Teresa Solar's (*1985, ES) work expands and contracts; it oscillates between sculpting and drawing in space and it always ends up in an immersive act of transformation – interpreting stories, transforming materials or translating tensions she deliberately invokes. Solar's imagery is narrative driven, and her creative process often begins by uncovering a story that brings together complex worlds that either draw from literary works of fiction, natural history or more terrestrial narratives that are close to her personal life. For the exhibition, she revisits a central figure: Nut, the Goddess of the Night in Ancient Egypt, a celestial creature that connects to her family history.

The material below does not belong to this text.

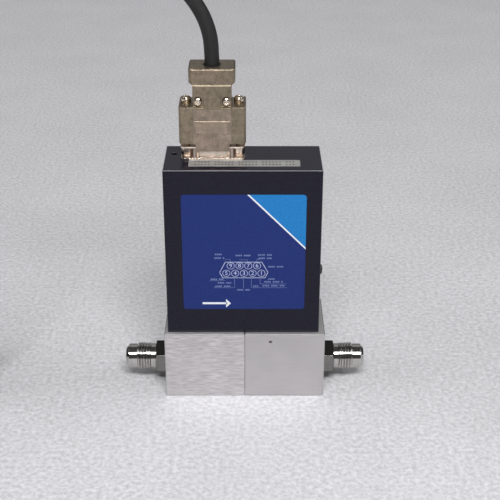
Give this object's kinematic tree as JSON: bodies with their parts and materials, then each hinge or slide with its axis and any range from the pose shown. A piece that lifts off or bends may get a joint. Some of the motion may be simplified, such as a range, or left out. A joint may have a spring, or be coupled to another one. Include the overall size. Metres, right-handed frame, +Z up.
{
  "type": "mass flow controller",
  "caption": "Gas mass flow controller: steel flow body with a face-seal fitting at each end, dark electronics cover, and a metal-hooded plug with its cable on top.",
  "frame": {"origin": "centre of the flow body's base", "axes": "+X along the flow towards the outlet, -Y to the labelled front, +Z up"},
  "size_m": [0.3395, 0.051, 0.2285],
  "materials": {
    "block_steel": "coarsely brushed stainless steel",
    "fitting_steel": "bright turned stainless steel",
    "seal_metal": "satin",
    "screw_steel": "satin",
    "inner_steel": "machined",
    "magnet_steel": "machined",
    "spring_steel": "bright",
    "seal_rubber": "matte",
    "copper_wire": "enamelled wire",
    "case_aluminium": "satin",
    "wire_cover": "smooth",
    "bobbin_plastic": "smooth",
    "board_green": "lacquered",
    "chip_black": "matte",
    "trimmer_blue": "smooth",
    "brass": "bright",
    "shell_plate": "bright nickel plate",
    "insert_black": "smooth",
    "pin_gold": "bright",
    "cover_paint": "fine satin black",
    "cover_screw_black": "black",
    "label_print": "printed film",
    "label_silver": "silver film",
    "hood_nickel": "satin nickel on cast zinc",
    "hood_screw_nickel": "bright nickel",
    "cable_jacket": "matte black jacket",
    "tie_strap": "hook and loop strap"
  },
  "bodies": {
    "controller": {"inlet_block": "block_steel", "outlet_block": "block_steel", "block_seal": "seal_metal", "block_bolts": "screw_steel", "inlet_fitting": "fitting_steel", "outlet_fitting": "fitting_steel", "fitting_seals": "seal_metal", "flow_splitter": "inner_steel", "sensor_base": "inner_steel", "sensor_seals": "seal_rubber", "sensor_tube": "inner_steel", "sensor_windings": "copper_wire", "sensor_case": "case_aluminium", "sensor_screws": "screw_steel", "sensor_leads": "wire_cover", "valve_orifice": "inner_steel", "orifice_seal": "seal_rubber", "valve_bonnet": "inner_steel", "bonnet_seal": "seal_metal", "bonnet_screws": "screw_steel", "valve_spring": "spring_steel", "valve_core": "magnet_steel", "coil_bobbin": "bobbin_plastic", "coil_winding": "copper_wire", "coil_yoke": "magnet_steel", "yoke_nut": "screw_steel", "valve_leads": "wire_cover", "board_bracket": "case_aluminium", "bracket_screws": "screw_steel", "main_board": "board_green", "board_parts": "chip_black", "connector_board": "board_green", "board_header": "chip_black", "trimmer_body": "trimmer_blue", "receptacle_shell": "shell_plate", "receptacle_insert": "insert_black", "receptacle_pins": "pin_gold", "jack_posts": "shell_plate", "cover": "cover_paint", "cover_screws": "cover_screw_black", "front_label": "label_print", "top_label": "label_silver", "plug_shell": "shell_plate", "plug_insert": "insert_black", "hood_front": "hood_nickel", "hood_rear": "hood_nickel", "hood_screws": "hood_screw_nickel", "jack_screws": "hood_screw_nickel", "cable": "cable_jacket", "cable_hank": "cable_jacket", "hank_tie": "tie_strap", "cable_tail": "cable_jacket", "far_plug_shell": "shell_plate", "far_hood_front": "hood_nickel", "far_hood_rear": "hood_nickel", "far_hood_screws": "hood_screw_nickel", "far_jack_screws": "hood_screw_nickel"},
    "plunger": {"valve_plunger": "magnet_steel", "plunger_seal": "seal_rubber"},
    "trimmer": {"trimmer_screw": "brass"}
  },
  "joints": [
    {"name": "valve_slide", "type": "slide", "parent": "controller", "child": "plunger", "axis": [0, 0, 1], "range_m": [0, 0.0004], "stiffness_N_per_m": 2000, "springref_m": -0.002, "deforming": ["valve_spring"]},
    {"name": "trimmer_turn", "type": "hinge", "parent": "controller", "child": "trimmer", "pos_m": [-0.0341, 0.0057, 0.116], "axis": [0, 0, 1], "continuous": true}
  ]
}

The elongated figure, a gigantic 12-meter long structure is laying on its side on the floor and involuntarily blocks the visitors' passage from one side of the gallery to the other.

Slightly propped off the ground, she appears to be resting her body while, on top of her hip, a tiny sculpture of a tiger is resting. The little tiger has been stretched in its physical volume, animating the toy body, in a weird, half-accordion manner, to life. A third work that Solar specifically made for the exhibition is called Pipeline: junction, a vertical structure made of two circular steel pipes balancing around a fleshy colored ceramic work. The squeezed and deformed ceramic structure in the middle of the threesome acts as a hinge for the two pipes that look like they strangely escaped from two contradictory worlds, that of an industrial pipe factory or of a large theme park.